Subsea cables and satellites have a role to play in our connectivity future, writes Brian Lavallee, Senior Director of Network Solutions, Ciena.
As personal and business activities are increasingly intertwined with the online world, the lack of access to reliable, cost-effective broadband network connectivity creates a gulf between underserved and unserved communities and our connected society, creating inequalities, particularly in sparsely populated remote and rural locations.
Submarine cable networks
Although not widely known, upwards of 99 percent of all electronic communications data is carried between continental landmasses over fiber-optic submarine cables that are the size of a common garden hose.
These marvels of electrical, mechanical, and chemical engineering typically span hundreds to thousands of kilometers, with newer submarine cables transporting hundreds of terabits per second.
The cables’ main purpose is to interconnect countries and continents by carrying aggregated inland terrestrial traffic from end users, humans, and machines, so they must be capable of carrying massive amounts of data.
To date, and for the foreseeable future, there is no other communications technology capable of carrying a comparable amount of data over transoceanic distances with similar or better cost efficiency, security, and reliability.
There is simply no “Plan B” to replace submarine cable networks in the near term.
Satellite networks
In sharp contrast to traditional Medium Earth Orbit (MEO) and Geostationary Equatorial Orbit (GEO) satellite networks, Low Earth Orbit (LEO) satellite networks provide significant performance improvements by combining new technologies used in hundreds to thousands of moving satellites placed in orbits much closer to the earth’s surface.
The result? Faster Internet access speeds and lower latency that, in some cases, can rival terrestrial network Internet access technologies, both wireless and wireline, especially in underserved areas.
Broadband services from LEO satellite networks are targeted at underserved and unserved areas where Internet access is of poor quality (for example, legacy dial-up services) or not available.
Users can simply point their antenna at the sky and connect to LEO satellites to get broadband Internet access.
It should be noted that Internet access using such technology can also be deployed on boats, offices, campers, and cell towers when other options are unavailable or of poorer performance and lower quality.
Contrary to popular belief, LEO satellite networks, like their traditional MEO and GEO brethren, are not intended (or expected) to directly compete with or outright replace fiber-optic submarine cable networks.

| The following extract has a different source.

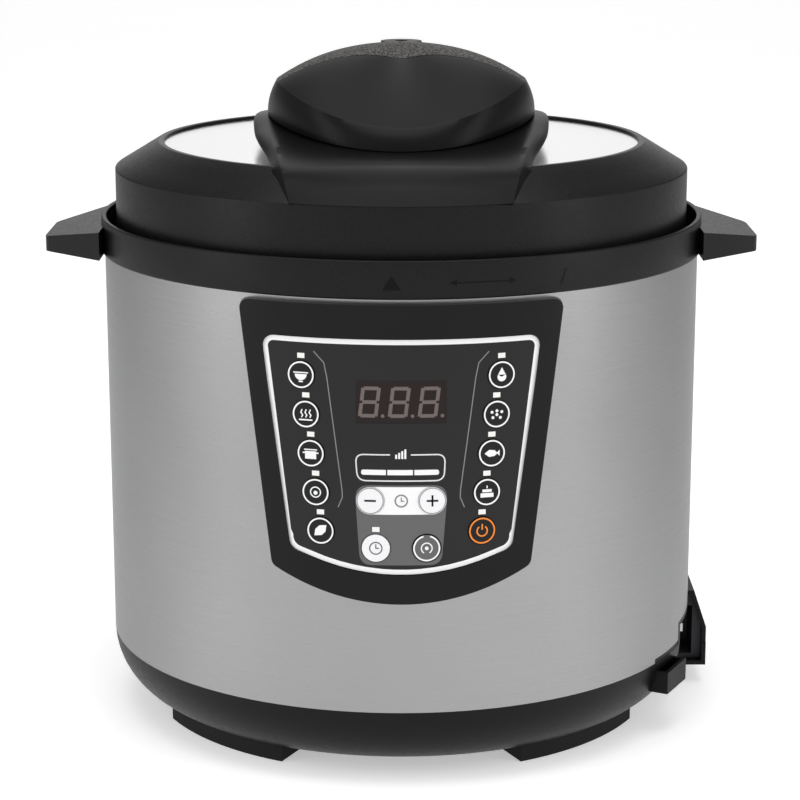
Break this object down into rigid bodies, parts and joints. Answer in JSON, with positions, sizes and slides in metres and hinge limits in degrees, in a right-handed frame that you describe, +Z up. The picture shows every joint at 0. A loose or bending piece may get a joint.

This is because MEO and GEO satellite networks cannot economically scale to the cost-effective information-carrying capacity of submarine cables.
Rather, modern LEO satellite networks will complement the 500+ submarine cables in service today spanning more than 1.4 million kilometers to provide Internet access to areas lacking reliable broadband performance. In terms of users, this is a largely untapped market, although the price points for such markets must be palatable.
Once a subscriber has LEO Internet access, connectivity takes place between the satellite antenna and terminal to one or more satellites, a ground station, and then onwards over a combination of terrestrial and/or submarine networks to data centers hosting content and applications.
LEO satellite networks are just another tool to expand Internet access to cloud content for more communities, making them highly complementary to the multitude of existing and competing wireless and wireline network technologies.
In the case of small island nations that cannot justify or afford a dedicated fiber-optic submarine cable to connect their citizens, an LEO satellite network is a viable Internet access option and, in some cases, the only one.
Island nations can also use satellite networks with a single submarine cable for backup purposes if their cable is severed, say because of the eruption of an undersea volcano or earthquake.
Enterprises implementing Software-Defined Wide Area Network (SD-WAN) technology can benefit from redundant network technologies by using wireline (for example, Passive Optical Networks or PON), fixed wireless access or cellular networks, and new space-based satellite networks.
The combination of these different kinds of network links and services can provide enterprises with improved availability. In short, LEO satellite networks are friends to existing wireless and wireline networks, not foes.
LEO satellites provide a new way to bring broadband Internet access to less populated areas by simply shipping equipment to a home where it can be set up in a short period of time.
Addressing the Digital Divide from Space
For the Digital Divide to be properly addressed, Internet access must be expanded to underserved and unserved communities using a variety of traditional and new network technologies.
The key concerns with increased broadband coverage are related to public/private funding and reaching sparsely populated areas.
Rural and remote locales represent a formidable business challenge for traditional wireless and wireline technologies that are best positioned in more densely inhabited regions that share common infrastructure.
LEO satellites provide a new way to bring broadband Internet access to less populated areas by simply shipping equipment to a home where it can be set up in a short period of time. The challenge is making it affordable for the masses.